Lion has been a long-term backer of Saturn and holds about 14% of the stock. So there was an element of Widdup talking his own book.

But the PFS did impress using a base case gold price of $A4,300 and was doubly impressive using a rounded spot market price of $A6,200/oz. As it is, gold has continued to do its thing and was last quoted at an amazing $A6,555/oz.

The PFS outlined a 14 year-life based on a 1.77Moz production target. A 14-year mine-life is unusual in the WA gold space where 10 years is generally considered a heroic achievement.

But then again, Apollo Hill is not your usual WA gold development. It is a low-grade heap leach project, so the production target included a “drain down” of the leach pad in its final years.

Given rigs will be drilling away in 2026 for reserve confirmation and growth in the resource from exploration drilling, including drilling out the high(er) grade Iris trend, 14 years it is likely the start of the story.

Apollo Hill’s maiden ore reserve grades 0.47g/t, again a novelty in WA but not so in the US where successful low-grade bulk tonnage heap leach projects are common.

The Apollo Hill PFS certainly demonstrates the same sort of potential.
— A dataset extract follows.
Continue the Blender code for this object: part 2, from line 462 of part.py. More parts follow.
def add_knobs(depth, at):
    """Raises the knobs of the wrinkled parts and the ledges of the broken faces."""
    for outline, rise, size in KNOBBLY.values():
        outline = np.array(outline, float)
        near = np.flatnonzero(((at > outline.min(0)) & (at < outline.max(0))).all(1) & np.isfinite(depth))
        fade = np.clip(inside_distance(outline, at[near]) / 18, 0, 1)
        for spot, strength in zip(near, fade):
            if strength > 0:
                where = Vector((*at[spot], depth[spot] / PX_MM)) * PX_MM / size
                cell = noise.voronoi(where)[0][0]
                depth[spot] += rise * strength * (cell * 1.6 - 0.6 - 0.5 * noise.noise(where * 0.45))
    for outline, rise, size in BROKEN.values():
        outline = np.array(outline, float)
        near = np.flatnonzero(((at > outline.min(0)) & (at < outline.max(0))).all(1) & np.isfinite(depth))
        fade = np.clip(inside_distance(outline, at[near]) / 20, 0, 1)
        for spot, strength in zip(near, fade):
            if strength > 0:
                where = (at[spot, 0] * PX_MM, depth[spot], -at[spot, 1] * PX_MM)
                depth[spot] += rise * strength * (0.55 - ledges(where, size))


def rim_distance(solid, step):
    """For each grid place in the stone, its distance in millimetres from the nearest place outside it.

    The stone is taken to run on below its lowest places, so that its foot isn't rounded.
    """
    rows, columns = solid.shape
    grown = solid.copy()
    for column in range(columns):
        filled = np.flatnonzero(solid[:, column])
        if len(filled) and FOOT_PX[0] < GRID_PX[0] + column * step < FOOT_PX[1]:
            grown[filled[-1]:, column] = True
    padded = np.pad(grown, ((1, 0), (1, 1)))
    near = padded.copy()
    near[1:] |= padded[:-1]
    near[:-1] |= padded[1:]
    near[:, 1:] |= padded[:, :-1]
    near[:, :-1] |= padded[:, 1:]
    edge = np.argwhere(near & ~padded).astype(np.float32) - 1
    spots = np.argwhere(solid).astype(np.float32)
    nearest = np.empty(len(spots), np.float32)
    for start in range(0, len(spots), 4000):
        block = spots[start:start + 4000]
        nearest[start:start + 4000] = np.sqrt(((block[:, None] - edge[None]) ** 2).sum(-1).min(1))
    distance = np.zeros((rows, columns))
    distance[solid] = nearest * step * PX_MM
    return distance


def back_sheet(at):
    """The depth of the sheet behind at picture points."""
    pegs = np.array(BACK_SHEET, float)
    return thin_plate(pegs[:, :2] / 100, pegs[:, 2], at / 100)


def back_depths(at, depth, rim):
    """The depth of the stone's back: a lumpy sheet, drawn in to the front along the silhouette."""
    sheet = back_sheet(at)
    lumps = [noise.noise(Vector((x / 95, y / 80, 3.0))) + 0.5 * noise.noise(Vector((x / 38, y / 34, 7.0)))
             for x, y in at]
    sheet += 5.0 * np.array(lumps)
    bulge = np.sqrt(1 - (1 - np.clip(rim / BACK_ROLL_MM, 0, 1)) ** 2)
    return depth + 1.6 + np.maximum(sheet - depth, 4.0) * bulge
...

Using the base case $A4,300/oz gold price, the 106,000oz of annual production generates free cash flow of $1.89 billion, a NPV of $973m, an IRR of 51% and a 2.3 year payback.

At the current spot gold price, the NPV takes off to $2.38 billion.

Saturn was covered back in August when it was a 43c stock, In Thursday’s market it was a 51c stock for a market cap of $285m. It has cash of $60m to deliver the definitive feasibility study in the December quarter next year.